→ **SET PROBLEM**
Write out all of the lines below, exactly and completely.

→ **GIVEN RECORDS**
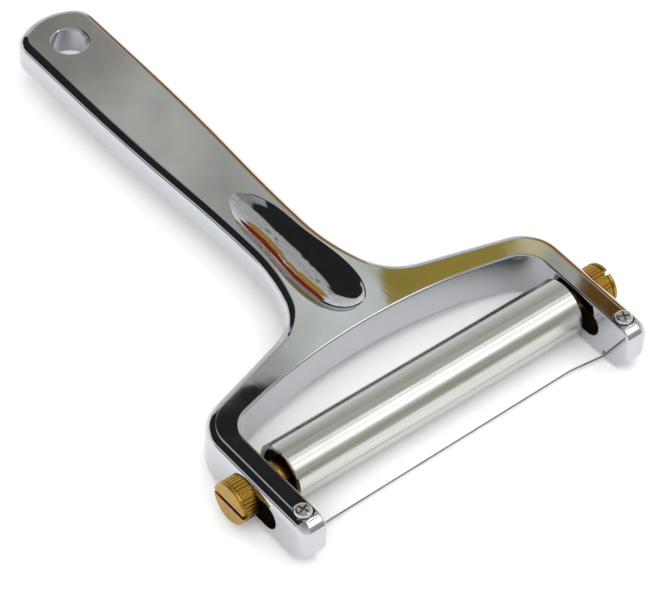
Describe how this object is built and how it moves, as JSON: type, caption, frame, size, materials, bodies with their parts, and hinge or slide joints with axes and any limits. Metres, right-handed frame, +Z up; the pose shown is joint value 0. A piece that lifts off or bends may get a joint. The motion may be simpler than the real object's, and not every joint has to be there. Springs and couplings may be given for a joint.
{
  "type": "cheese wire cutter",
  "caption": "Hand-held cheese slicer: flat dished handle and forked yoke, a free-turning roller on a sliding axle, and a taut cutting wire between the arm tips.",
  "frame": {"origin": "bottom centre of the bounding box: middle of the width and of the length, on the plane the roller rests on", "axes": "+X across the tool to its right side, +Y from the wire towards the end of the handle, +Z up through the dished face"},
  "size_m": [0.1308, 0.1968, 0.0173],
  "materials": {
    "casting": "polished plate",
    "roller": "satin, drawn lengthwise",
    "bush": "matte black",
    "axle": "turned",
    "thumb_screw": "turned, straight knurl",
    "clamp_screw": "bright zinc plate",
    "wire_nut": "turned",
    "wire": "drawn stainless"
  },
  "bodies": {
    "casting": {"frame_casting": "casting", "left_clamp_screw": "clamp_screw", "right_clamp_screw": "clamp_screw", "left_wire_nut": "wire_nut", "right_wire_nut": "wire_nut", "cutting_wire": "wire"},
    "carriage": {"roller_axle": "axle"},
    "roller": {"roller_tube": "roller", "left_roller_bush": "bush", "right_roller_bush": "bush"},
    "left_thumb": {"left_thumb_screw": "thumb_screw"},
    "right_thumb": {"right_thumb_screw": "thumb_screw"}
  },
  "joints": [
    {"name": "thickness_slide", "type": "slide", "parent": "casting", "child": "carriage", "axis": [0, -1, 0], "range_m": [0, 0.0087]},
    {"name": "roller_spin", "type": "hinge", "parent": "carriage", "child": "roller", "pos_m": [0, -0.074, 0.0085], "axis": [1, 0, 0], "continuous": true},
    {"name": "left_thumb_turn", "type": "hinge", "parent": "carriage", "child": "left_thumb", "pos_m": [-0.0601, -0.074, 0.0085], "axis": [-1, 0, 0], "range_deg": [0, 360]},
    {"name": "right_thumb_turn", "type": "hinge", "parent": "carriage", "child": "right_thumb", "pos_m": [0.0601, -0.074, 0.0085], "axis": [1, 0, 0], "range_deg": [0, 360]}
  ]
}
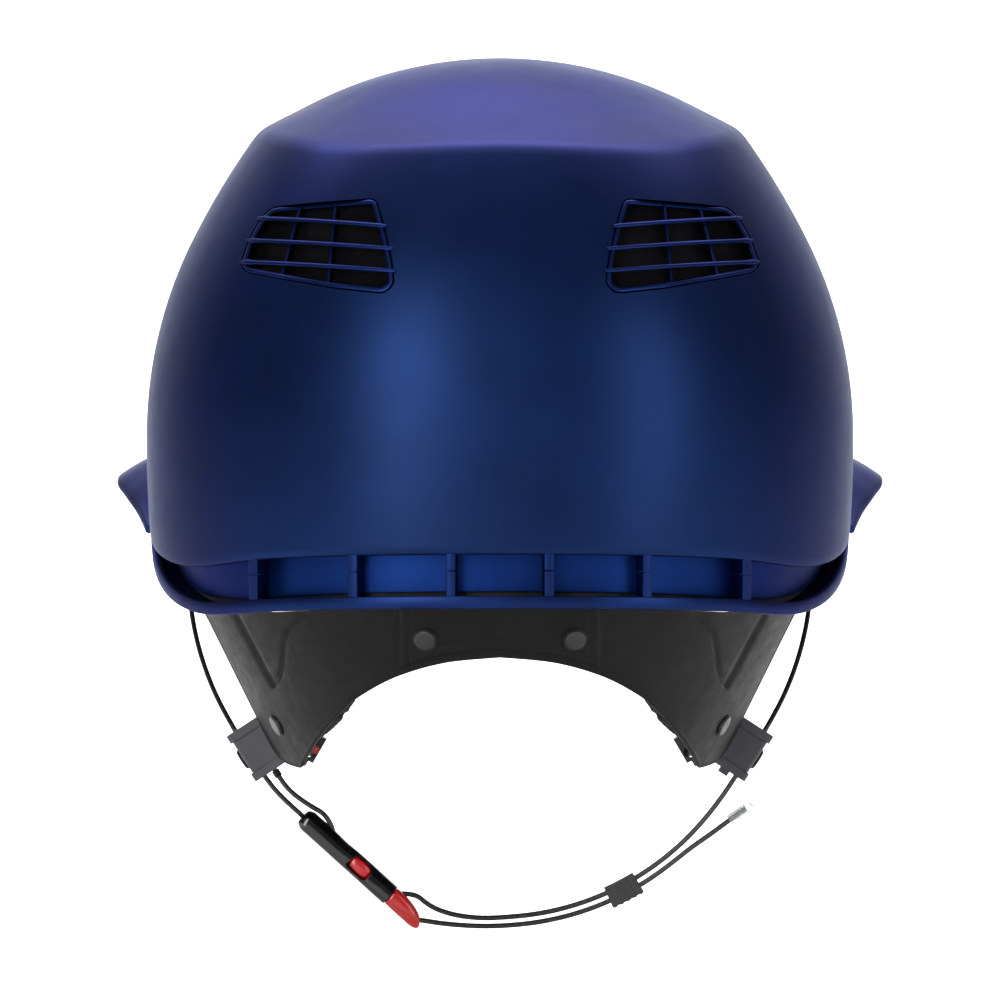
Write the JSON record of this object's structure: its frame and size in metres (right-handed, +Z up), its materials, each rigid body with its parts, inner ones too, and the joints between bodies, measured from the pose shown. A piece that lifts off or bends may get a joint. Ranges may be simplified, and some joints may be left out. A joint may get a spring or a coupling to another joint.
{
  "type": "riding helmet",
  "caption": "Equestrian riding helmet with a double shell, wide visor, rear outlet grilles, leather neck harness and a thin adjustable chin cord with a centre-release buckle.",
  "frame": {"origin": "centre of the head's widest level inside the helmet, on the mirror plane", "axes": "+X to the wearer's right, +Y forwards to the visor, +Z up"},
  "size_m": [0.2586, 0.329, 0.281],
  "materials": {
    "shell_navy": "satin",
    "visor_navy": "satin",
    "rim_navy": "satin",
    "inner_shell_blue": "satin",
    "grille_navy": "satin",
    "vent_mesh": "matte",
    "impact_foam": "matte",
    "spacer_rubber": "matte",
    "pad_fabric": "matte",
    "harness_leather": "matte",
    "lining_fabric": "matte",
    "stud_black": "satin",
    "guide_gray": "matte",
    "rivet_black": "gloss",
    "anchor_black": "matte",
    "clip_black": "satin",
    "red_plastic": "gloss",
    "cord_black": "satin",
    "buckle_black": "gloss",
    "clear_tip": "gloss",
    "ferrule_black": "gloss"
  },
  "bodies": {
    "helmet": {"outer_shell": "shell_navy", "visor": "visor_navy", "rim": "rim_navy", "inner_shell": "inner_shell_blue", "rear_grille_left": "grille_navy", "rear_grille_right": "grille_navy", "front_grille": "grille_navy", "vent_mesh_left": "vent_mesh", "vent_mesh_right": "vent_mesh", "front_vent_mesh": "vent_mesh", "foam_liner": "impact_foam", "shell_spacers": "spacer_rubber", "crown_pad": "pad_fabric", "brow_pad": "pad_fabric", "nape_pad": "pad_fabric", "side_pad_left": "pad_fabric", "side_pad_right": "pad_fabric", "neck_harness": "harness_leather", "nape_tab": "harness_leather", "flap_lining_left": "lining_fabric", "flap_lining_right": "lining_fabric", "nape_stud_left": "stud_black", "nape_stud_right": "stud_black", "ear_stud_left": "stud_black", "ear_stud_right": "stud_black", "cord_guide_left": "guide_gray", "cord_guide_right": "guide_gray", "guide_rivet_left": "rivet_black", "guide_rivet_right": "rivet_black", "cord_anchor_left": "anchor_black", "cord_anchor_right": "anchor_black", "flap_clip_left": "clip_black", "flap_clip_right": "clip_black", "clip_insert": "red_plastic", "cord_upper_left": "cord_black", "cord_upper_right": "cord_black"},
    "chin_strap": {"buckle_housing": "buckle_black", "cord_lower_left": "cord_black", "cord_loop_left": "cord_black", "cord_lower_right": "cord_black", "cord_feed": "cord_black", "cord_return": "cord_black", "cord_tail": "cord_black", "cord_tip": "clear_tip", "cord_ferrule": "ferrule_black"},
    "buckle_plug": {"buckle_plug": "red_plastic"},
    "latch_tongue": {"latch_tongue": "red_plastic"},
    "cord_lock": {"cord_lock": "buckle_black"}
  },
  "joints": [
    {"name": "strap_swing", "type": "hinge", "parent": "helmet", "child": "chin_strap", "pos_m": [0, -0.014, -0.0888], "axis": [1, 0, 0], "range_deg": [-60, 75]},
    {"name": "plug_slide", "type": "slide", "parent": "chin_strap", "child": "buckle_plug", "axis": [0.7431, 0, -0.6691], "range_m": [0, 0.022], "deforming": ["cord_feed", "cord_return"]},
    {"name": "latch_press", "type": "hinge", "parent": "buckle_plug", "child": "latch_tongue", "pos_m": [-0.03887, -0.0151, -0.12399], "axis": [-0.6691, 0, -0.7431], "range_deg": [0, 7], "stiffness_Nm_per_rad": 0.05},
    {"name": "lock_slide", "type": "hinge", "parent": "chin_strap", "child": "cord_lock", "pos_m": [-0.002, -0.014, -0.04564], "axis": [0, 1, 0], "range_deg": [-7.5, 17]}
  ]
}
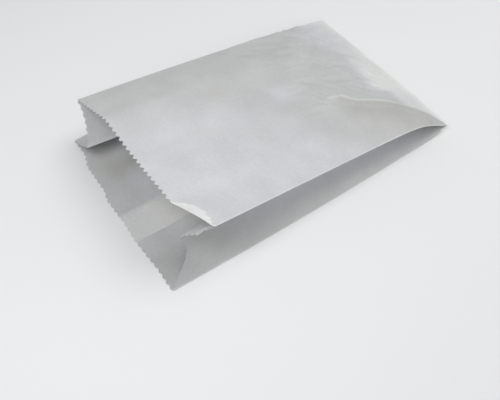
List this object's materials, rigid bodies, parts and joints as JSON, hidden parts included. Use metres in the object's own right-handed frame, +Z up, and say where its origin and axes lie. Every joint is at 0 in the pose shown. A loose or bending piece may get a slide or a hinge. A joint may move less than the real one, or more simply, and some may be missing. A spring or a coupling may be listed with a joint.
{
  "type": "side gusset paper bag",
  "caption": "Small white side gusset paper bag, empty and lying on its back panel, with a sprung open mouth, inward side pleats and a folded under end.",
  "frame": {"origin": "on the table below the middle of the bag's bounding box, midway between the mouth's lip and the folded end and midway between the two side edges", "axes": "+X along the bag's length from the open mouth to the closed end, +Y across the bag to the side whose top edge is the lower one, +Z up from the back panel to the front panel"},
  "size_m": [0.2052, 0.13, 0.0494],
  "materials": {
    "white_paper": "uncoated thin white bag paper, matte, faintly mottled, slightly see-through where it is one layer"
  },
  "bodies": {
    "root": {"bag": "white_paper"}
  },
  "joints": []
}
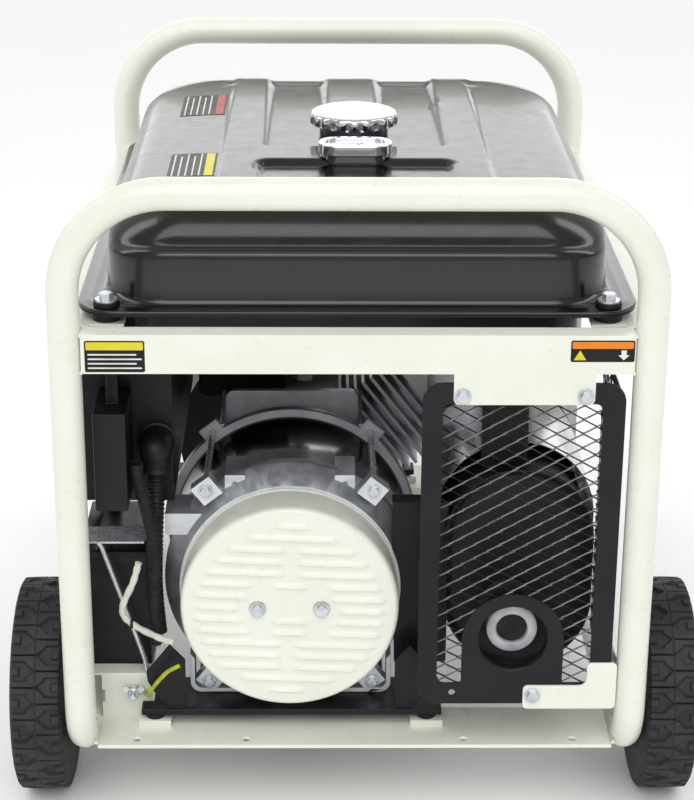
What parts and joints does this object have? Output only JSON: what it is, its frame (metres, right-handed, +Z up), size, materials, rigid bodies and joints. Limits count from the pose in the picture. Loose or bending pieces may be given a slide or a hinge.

→ **RESULT OF THE EXERCISE**
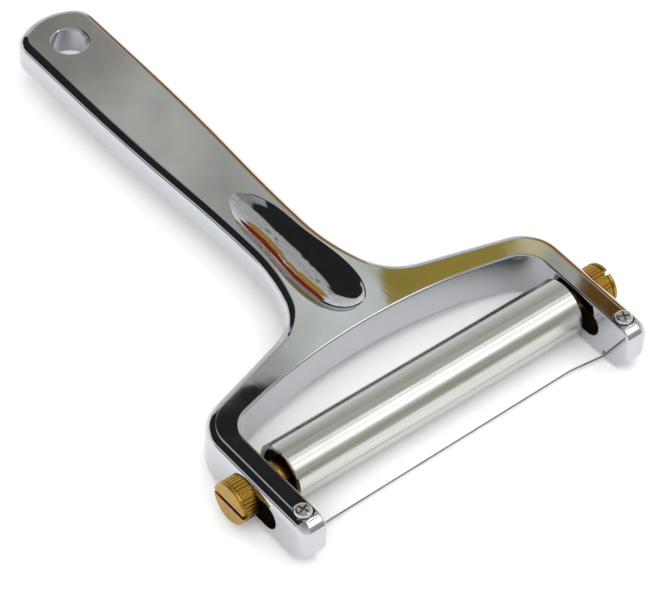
Describe how this object is built and how it moves, as JSON: type, caption, frame, size, materials, bodies with their parts, and hinge or slide joints with axes and any limits. Metres, right-handed frame, +Z up; the pose shown is joint value 0. A piece that lifts off or bends may get a joint. The motion may be simpler than the real object's, and not every joint has to be there. Springs and couplings may be given for a joint.
{
  "type": "cheese wire cutter",
  "caption": "Hand-held cheese slicer: flat dished handle and forked yoke, a free-turning roller on a sliding axle, and a taut cutting wire between the arm tips.",
  "frame": {"origin": "bottom centre of the bounding box: middle of the width and of the length, on the plane the roller rests on", "axes": "+X across the tool to its right side, +Y from the wire towards the end of the handle, +Z up through the dished face"},
  "size_m": [0.1308, 0.1968, 0.0173],
  "materials": {
    "casting": "polished plate",
    "roller": "satin, drawn lengthwise",
    "bush": "matte black",
    "axle": "turned",
    "thumb_screw": "turned, straight knurl",
    "clamp_screw": "bright zinc plate",
    "wire_nut": "turned",
    "wire": "drawn stainless"
  },
  "bodies": {
    "casting": {"frame_casting": "casting", "left_clamp_screw": "clamp_screw", "right_clamp_screw": "clamp_screw", "left_wire_nut": "wire_nut", "right_wire_nut": "wire_nut", "cutting_wire": "wire"},
    "carriage": {"roller_axle": "axle"},
    "roller": {"roller_tube": "roller", "left_roller_bush": "bush", "right_roller_bush": "bush"},
    "left_thumb": {"left_thumb_screw": "thumb_screw"},
    "right_thumb": {"right_thumb_screw": "thumb_screw"}
  },
  "joints": [
    {"name": "thickness_slide", "type": "slide", "parent": "casting", "child": "carriage", "axis": [0, -1, 0], "range_m": [0, 0.0087]},
    {"name": "roller_spin", "type": "hinge", "parent": "carriage", "child": "roller", "pos_m": [0, -0.074, 0.0085], "axis": [1, 0, 0], "continuous": true},
    {"name": "left_thumb_turn", "type": "hinge", "parent": "carriage", "child": "left_thumb", "pos_m": [-0.0601, -0.074, 0.0085], "axis": [-1, 0, 0], "range_deg": [0, 360]},
    {"name": "right_thumb_turn", "type": "hinge", "parent": "carriage", "child": "right_thumb", "pos_m": [0.0601, -0.074, 0.0085], "axis": [1, 0, 0], "range_deg": [0, 360]}
  ]
}
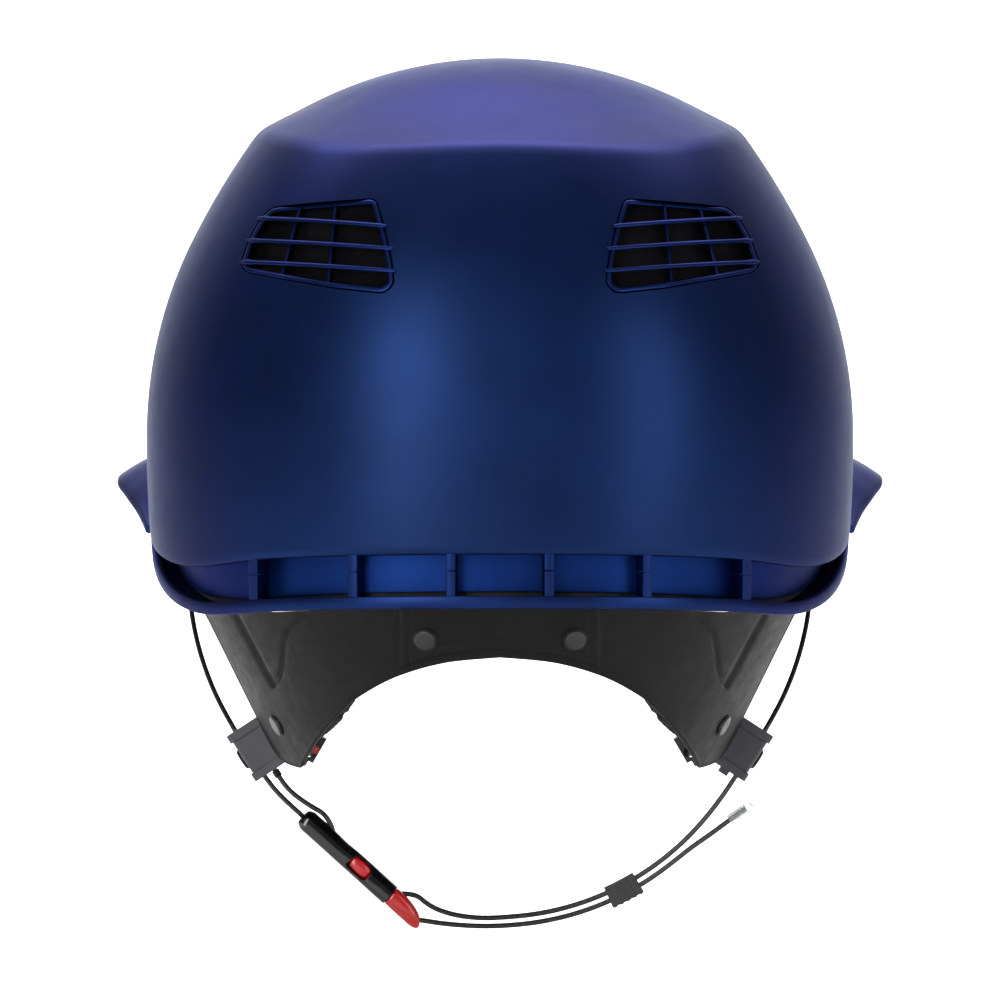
Write the JSON record of this object's structure: its frame and size in metres (right-handed, +Z up), its materials, each rigid body with its parts, inner ones too, and the joints between bodies, measured from the pose shown. A piece that lifts off or bends may get a joint. Ranges may be simplified, and some joints may be left out. A joint may get a spring or a coupling to another joint.
{
  "type": "riding helmet",
  "caption": "Equestrian riding helmet with a double shell, wide visor, rear outlet grilles, leather neck harness and a thin adjustable chin cord with a centre-release buckle.",
  "frame": {"origin": "centre of the head's widest level inside the helmet, on the mirror plane", "axes": "+X to the wearer's right, +Y forwards to the visor, +Z up"},
  "size_m": [0.2586, 0.329, 0.281],
  "materials": {
    "shell_navy": "satin",
    "visor_navy": "satin",
    "rim_navy": "satin",
    "inner_shell_blue": "satin",
    "grille_navy": "satin",
    "vent_mesh": "matte",
    "impact_foam": "matte",
    "spacer_rubber": "matte",
    "pad_fabric": "matte",
    "harness_leather": "matte",
    "lining_fabric": "matte",
    "stud_black": "satin",
    "guide_gray": "matte",
    "rivet_black": "gloss",
    "anchor_black": "matte",
    "clip_black": "satin",
    "red_plastic": "gloss",
    "cord_black": "satin",
    "buckle_black": "gloss",
    "clear_tip": "gloss",
    "ferrule_black": "gloss"
  },
  "bodies": {
    "helmet": {"outer_shell": "shell_navy", "visor": "visor_navy", "rim": "rim_navy", "inner_shell": "inner_shell_blue", "rear_grille_left": "grille_navy", "rear_grille_right": "grille_navy", "front_grille": "grille_navy", "vent_mesh_left": "vent_mesh", "vent_mesh_right": "vent_mesh", "front_vent_mesh": "vent_mesh", "foam_liner": "impact_foam", "shell_spacers": "spacer_rubber", "crown_pad": "pad_fabric", "brow_pad": "pad_fabric", "nape_pad": "pad_fabric", "side_pad_left": "pad_fabric", "side_pad_right": "pad_fabric", "neck_harness": "harness_leather", "nape_tab": "harness_leather", "flap_lining_left": "lining_fabric", "flap_lining_right": "lining_fabric", "nape_stud_left": "stud_black", "nape_stud_right": "stud_black", "ear_stud_left": "stud_black", "ear_stud_right": "stud_black", "cord_guide_left": "guide_gray", "cord_guide_right": "guide_gray", "guide_rivet_left": "rivet_black", "guide_rivet_right": "rivet_black", "cord_anchor_left": "anchor_black", "cord_anchor_right": "anchor_black", "flap_clip_left": "clip_black", "flap_clip_right": "clip_black", "clip_insert": "red_plastic", "cord_upper_left": "cord_black", "cord_upper_right": "cord_black"},
    "chin_strap": {"buckle_housing": "buckle_black", "cord_lower_left": "cord_black", "cord_loop_left": "cord_black", "cord_lower_right": "cord_black", "cord_feed": "cord_black", "cord_return": "cord_black", "cord_tail": "cord_black", "cord_tip": "clear_tip", "cord_ferrule": "ferrule_black"},
    "buckle_plug": {"buckle_plug": "red_plastic"},
    "latch_tongue": {"latch_tongue": "red_plastic"},
    "cord_lock": {"cord_lock": "buckle_black"}
  },
  "joints": [
    {"name": "strap_swing", "type": "hinge", "parent": "helmet", "child": "chin_strap", "pos_m": [0, -0.014, -0.0888], "axis": [1, 0, 0], "range_deg": [-60, 75]},
    {"name": "plug_slide", "type": "slide", "parent": "chin_strap", "child": "buckle_plug", "axis": [0.7431, 0, -0.6691], "range_m": [0, 0.022], "deforming": ["cord_feed", "cord_return"]},
    {"name": "latch_press", "type": "hinge", "parent": "buckle_plug", "child": "latch_tongue", "pos_m": [-0.03887, -0.0151, -0.12399], "axis": [-0.6691, 0, -0.7431], "range_deg": [0, 7], "stiffness_Nm_per_rad": 0.05},
    {"name": "lock_slide", "type": "hinge", "parent": "chin_strap", "child": "cord_lock", "pos_m": [-0.002, -0.014, -0.04564], "axis": [0, 1, 0], "range_deg": [-7.5, 17]}
  ]
}
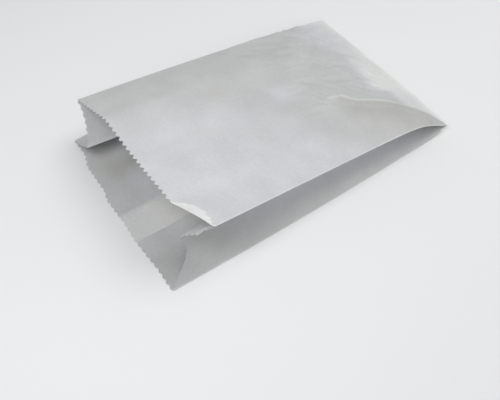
List this object's materials, rigid bodies, parts and joints as JSON, hidden parts included. Use metres in the object's own right-handed frame, +Z up, and say where its origin and axes lie. Every joint is at 0 in the pose shown. A loose or bending piece may get a slide or a hinge. A joint may move less than the real one, or more simply, and some may be missing. A spring or a coupling may be listed with a joint.
{
  "type": "side gusset paper bag",
  "caption": "Small white side gusset paper bag, empty and lying on its back panel, with a sprung open mouth, inward side pleats and a folded under end.",
  "frame": {"origin": "on the table below the middle of the bag's bounding box, midway between the mouth's lip and the folded end and midway between the two side edges", "axes": "+X along the bag's length from the open mouth to the closed end, +Y across the bag to the side whose top edge is the lower one, +Z up from the back panel to the front panel"},
  "size_m": [0.2052, 0.13, 0.0494],
  "materials": {
    "white_paper": "uncoated thin white bag paper, matte, faintly mottled, slightly see-through where it is one layer"
  },
  "bodies": {
    "root": {"bag": "white_paper"}
  },
  "joints": []
}
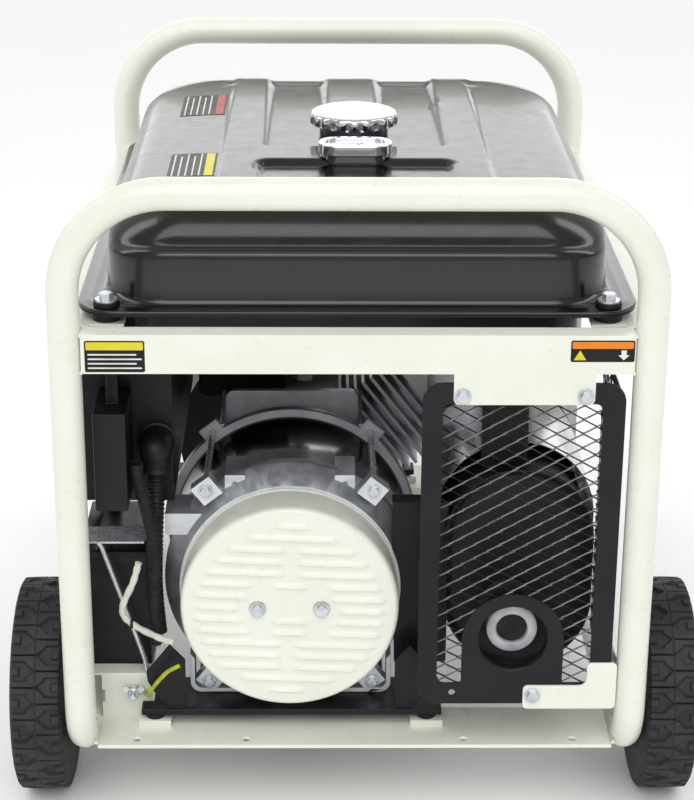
What parts and joints does this object have? Output only JSON: what it is, its frame (metres, right-handed, +Z up), size, materials, rigid bodies and joints. Limits count from the pose in the picture. Loose or bending pieces may be given a slide or a hinge.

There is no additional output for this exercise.